** Records that describe objects **
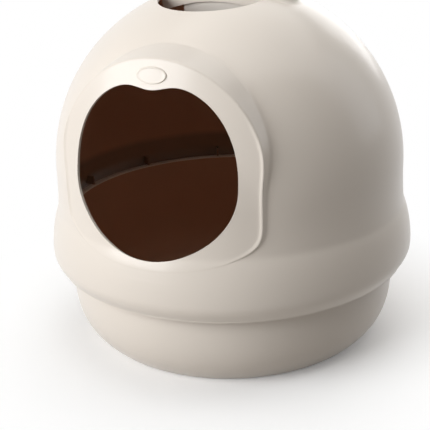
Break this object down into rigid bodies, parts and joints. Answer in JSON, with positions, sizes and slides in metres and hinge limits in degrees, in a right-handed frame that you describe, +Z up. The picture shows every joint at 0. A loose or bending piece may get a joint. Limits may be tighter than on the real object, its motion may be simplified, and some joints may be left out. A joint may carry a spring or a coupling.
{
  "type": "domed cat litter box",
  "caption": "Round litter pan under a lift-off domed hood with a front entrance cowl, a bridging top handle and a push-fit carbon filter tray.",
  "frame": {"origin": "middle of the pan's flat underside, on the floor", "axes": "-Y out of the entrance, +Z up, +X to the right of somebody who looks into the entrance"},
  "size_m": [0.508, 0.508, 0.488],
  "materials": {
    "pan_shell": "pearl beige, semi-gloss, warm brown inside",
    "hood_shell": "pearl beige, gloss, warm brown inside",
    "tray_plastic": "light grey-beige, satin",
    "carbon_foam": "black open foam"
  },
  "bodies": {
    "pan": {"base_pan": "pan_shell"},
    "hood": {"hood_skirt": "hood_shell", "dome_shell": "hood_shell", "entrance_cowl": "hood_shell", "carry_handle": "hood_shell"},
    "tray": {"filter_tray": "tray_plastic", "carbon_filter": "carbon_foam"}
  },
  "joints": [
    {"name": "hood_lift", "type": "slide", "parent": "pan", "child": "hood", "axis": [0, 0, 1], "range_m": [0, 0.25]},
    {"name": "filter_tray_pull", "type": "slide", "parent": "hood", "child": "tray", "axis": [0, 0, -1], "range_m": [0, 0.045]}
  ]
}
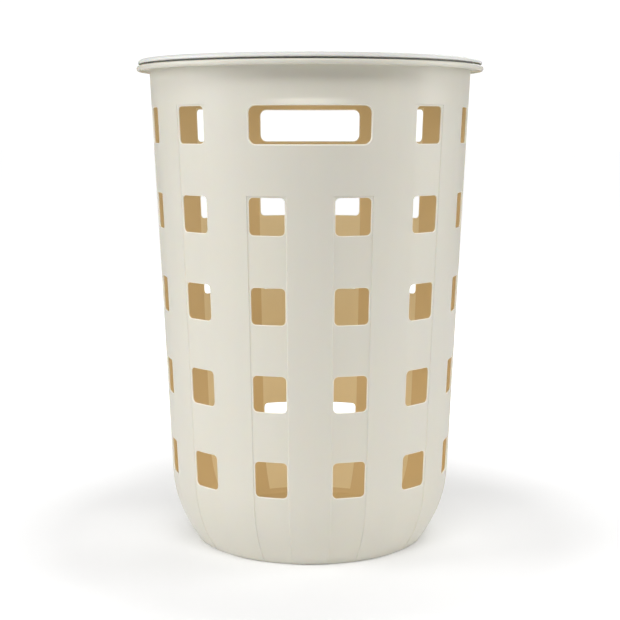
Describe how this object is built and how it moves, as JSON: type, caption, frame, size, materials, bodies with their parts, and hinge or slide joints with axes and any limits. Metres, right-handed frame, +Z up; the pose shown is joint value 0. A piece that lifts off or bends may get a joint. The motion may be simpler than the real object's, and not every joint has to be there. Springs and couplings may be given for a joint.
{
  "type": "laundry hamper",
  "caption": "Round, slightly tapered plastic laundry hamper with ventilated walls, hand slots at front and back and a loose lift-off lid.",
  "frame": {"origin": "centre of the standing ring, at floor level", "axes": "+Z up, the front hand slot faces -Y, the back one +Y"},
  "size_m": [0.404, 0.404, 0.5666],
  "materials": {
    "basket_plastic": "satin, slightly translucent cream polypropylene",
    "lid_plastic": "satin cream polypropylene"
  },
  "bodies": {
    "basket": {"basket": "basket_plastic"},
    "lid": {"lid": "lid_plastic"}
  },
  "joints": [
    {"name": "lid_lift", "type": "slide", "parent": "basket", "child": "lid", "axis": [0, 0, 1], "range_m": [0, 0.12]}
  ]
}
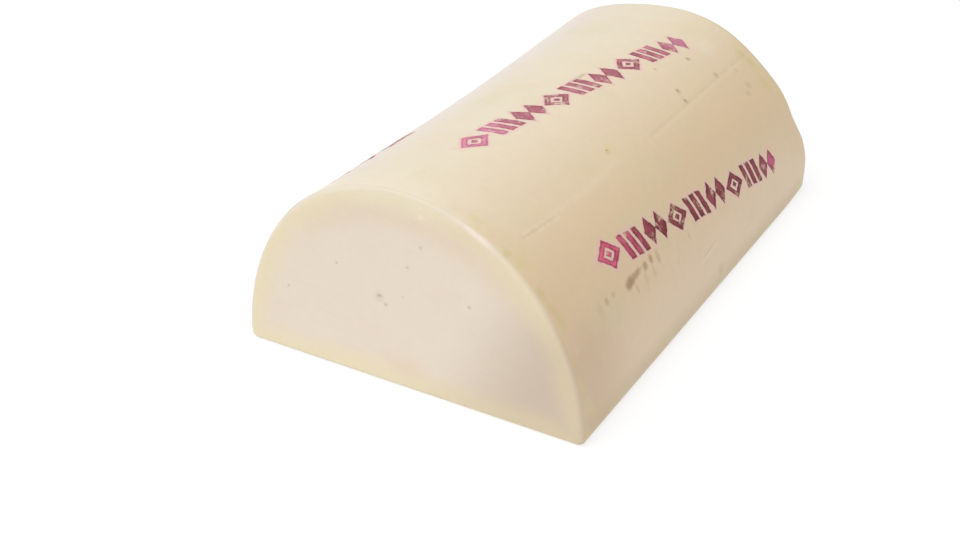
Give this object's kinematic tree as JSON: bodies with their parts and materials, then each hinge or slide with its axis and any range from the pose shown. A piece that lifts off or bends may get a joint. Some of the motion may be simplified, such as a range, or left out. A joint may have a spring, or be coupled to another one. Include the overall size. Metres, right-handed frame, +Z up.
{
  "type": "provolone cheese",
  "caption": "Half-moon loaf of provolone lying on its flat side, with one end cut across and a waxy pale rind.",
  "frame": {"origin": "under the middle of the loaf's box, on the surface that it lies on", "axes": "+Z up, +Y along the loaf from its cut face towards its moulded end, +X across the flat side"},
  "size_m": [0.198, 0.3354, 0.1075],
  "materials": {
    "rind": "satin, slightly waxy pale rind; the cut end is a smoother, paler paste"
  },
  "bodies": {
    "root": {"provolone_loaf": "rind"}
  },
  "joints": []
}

** TASK TO CARRY OUT **
Every entry should be printed again exactly as it stands.

** EXERCISE SOLUTION **
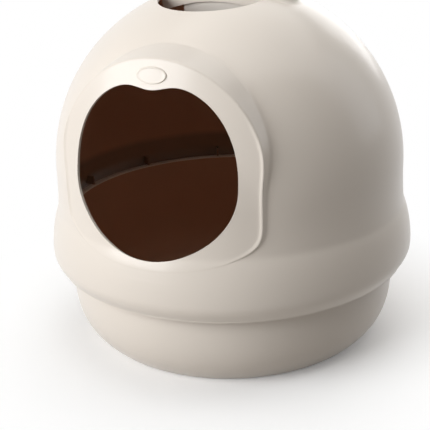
Break this object down into rigid bodies, parts and joints. Answer in JSON, with positions, sizes and slides in metres and hinge limits in degrees, in a right-handed frame that you describe, +Z up. The picture shows every joint at 0. A loose or bending piece may get a joint. Limits may be tighter than on the real object, its motion may be simplified, and some joints may be left out. A joint may carry a spring or a coupling.
{
  "type": "domed cat litter box",
  "caption": "Round litter pan under a lift-off domed hood with a front entrance cowl, a bridging top handle and a push-fit carbon filter tray.",
  "frame": {"origin": "middle of the pan's flat underside, on the floor", "axes": "-Y out of the entrance, +Z up, +X to the right of somebody who looks into the entrance"},
  "size_m": [0.508, 0.508, 0.488],
  "materials": {
    "pan_shell": "pearl beige, semi-gloss, warm brown inside",
    "hood_shell": "pearl beige, gloss, warm brown inside",
    "tray_plastic": "light grey-beige, satin",
    "carbon_foam": "black open foam"
  },
  "bodies": {
    "pan": {"base_pan": "pan_shell"},
    "hood": {"hood_skirt": "hood_shell", "dome_shell": "hood_shell", "entrance_cowl": "hood_shell", "carry_handle": "hood_shell"},
    "tray": {"filter_tray": "tray_plastic", "carbon_filter": "carbon_foam"}
  },
  "joints": [
    {"name": "hood_lift", "type": "slide", "parent": "pan", "child": "hood", "axis": [0, 0, 1], "range_m": [0, 0.25]},
    {"name": "filter_tray_pull", "type": "slide", "parent": "hood", "child": "tray", "axis": [0, 0, -1], "range_m": [0, 0.045]}
  ]
}
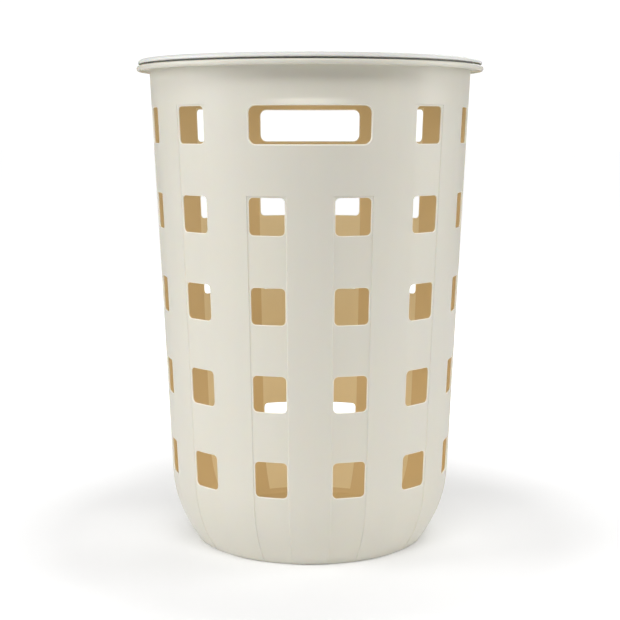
Describe how this object is built and how it moves, as JSON: type, caption, frame, size, materials, bodies with their parts, and hinge or slide joints with axes and any limits. Metres, right-handed frame, +Z up; the pose shown is joint value 0. A piece that lifts off or bends may get a joint. The motion may be simpler than the real object's, and not every joint has to be there. Springs and couplings may be given for a joint.
{
  "type": "laundry hamper",
  "caption": "Round, slightly tapered plastic laundry hamper with ventilated walls, hand slots at front and back and a loose lift-off lid.",
  "frame": {"origin": "centre of the standing ring, at floor level", "axes": "+Z up, the front hand slot faces -Y, the back one +Y"},
  "size_m": [0.404, 0.404, 0.5666],
  "materials": {
    "basket_plastic": "satin, slightly translucent cream polypropylene",
    "lid_plastic": "satin cream polypropylene"
  },
  "bodies": {
    "basket": {"basket": "basket_plastic"},
    "lid": {"lid": "lid_plastic"}
  },
  "joints": [
    {"name": "lid_lift", "type": "slide", "parent": "basket", "child": "lid", "axis": [0, 0, 1], "range_m": [0, 0.12]}
  ]
}
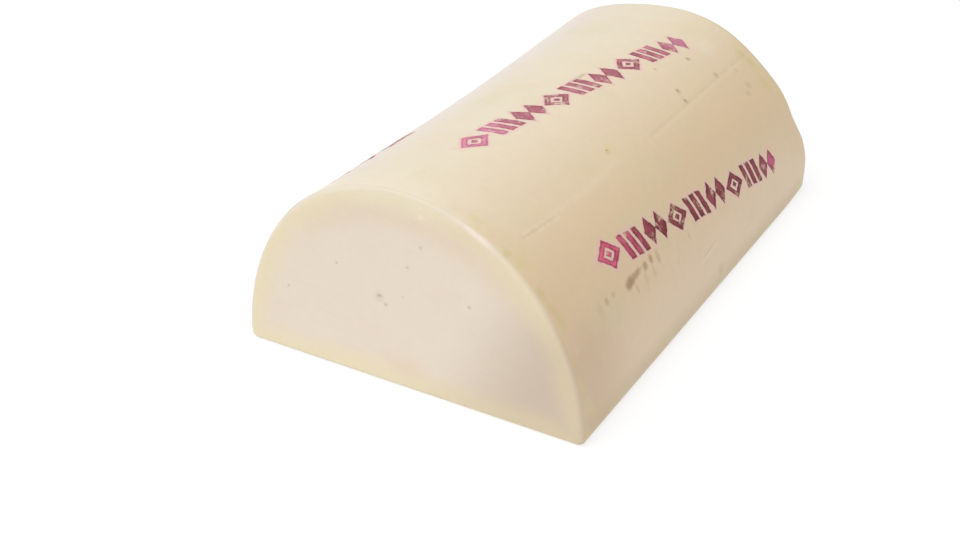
Give this object's kinematic tree as JSON: bodies with their parts and materials, then each hinge or slide with its axis and any range from the pose shown. A piece that lifts off or bends may get a joint. Some of the motion may be simplified, such as a range, or left out. A joint may have a spring, or be coupled to another one. Include the overall size. Metres, right-handed frame, +Z up.
{
  "type": "provolone cheese",
  "caption": "Half-moon loaf of provolone lying on its flat side, with one end cut across and a waxy pale rind.",
  "frame": {"origin": "under the middle of the loaf's box, on the surface that it lies on", "axes": "+Z up, +Y along the loaf from its cut face towards its moulded end, +X across the flat side"},
  "size_m": [0.198, 0.3354, 0.1075],
  "materials": {
    "rind": "satin, slightly waxy pale rind; the cut end is a smoother, paler paste"
  },
  "bodies": {
    "root": {"provolone_loaf": "rind"}
  },
  "joints": []
}